In August 1962, Truffaut had spent a week in Los Angeles interviewing Alfred Hitchcock about his life and career. Prior to the interview he had watched and re-watched the director’s entire oeuvre. La Peau douce shows the full extent to which his immersion in Hitchcock’s work had influenced his own cinematic style. Everyday events in the story, such as a car journey to the airport, or a ride in an elevator, are charged with nail-biting suspense. The sense of pressing urgency, which this conveys, sets the tone for the fraught narrative about to unfold. There never seems enough time for Pierre to spend with Nicole or to talk things over with his wife. Like Hitchcock, Truffaut has learnt the trick of conveying inner states through visual means. One such example is the scene in which Pierre walks down the hotel corridor after encountering Nicole in the elevator, and gazes down at the shoes placed outside every door – a single man’s, then a woman’s, then a man and woman’s together. Entering his hotel room, he turns the lights down low, phones Nicole, and asks her to meet him for a drink. Nicole reminds him of the lateness of the hour and declines. Pierre apologises and politely hangs up. Moments later, Nicole calls him back and agrees to meet him the following afternoon. Elated, Pierre walks around the room, flipping on all the lights, before lying down on the bed with his hands behind his head, clearly very pleased with himself.

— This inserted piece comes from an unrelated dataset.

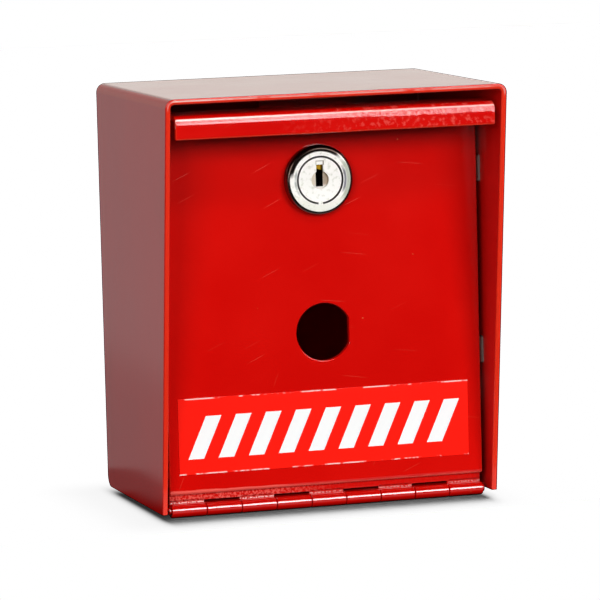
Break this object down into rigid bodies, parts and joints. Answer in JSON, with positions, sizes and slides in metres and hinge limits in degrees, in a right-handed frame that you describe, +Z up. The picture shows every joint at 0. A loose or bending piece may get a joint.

The film was selected for official competition at Cannes in 1964. The critics slammed it as cold, cynical and unrealistic. Released in the aftermath of the festival it also failed at the box office. Truffaut was hurt but understood that the movie was a difficult proposition: insufficiently sentimental for the mass audience, who could not be expected to sympathise with Pierre. Viewed now, La Peau douce can be seen as one of the director’s most consistent achievements. Rarely has a love affair been rendered with such clarity and eye for detail, and the consequences of betrayal been so accurately portrayed. For that reason and for the wonderful performances by the three leads, La Peau douce deserves to take its place amongst Truffaut’s finest works.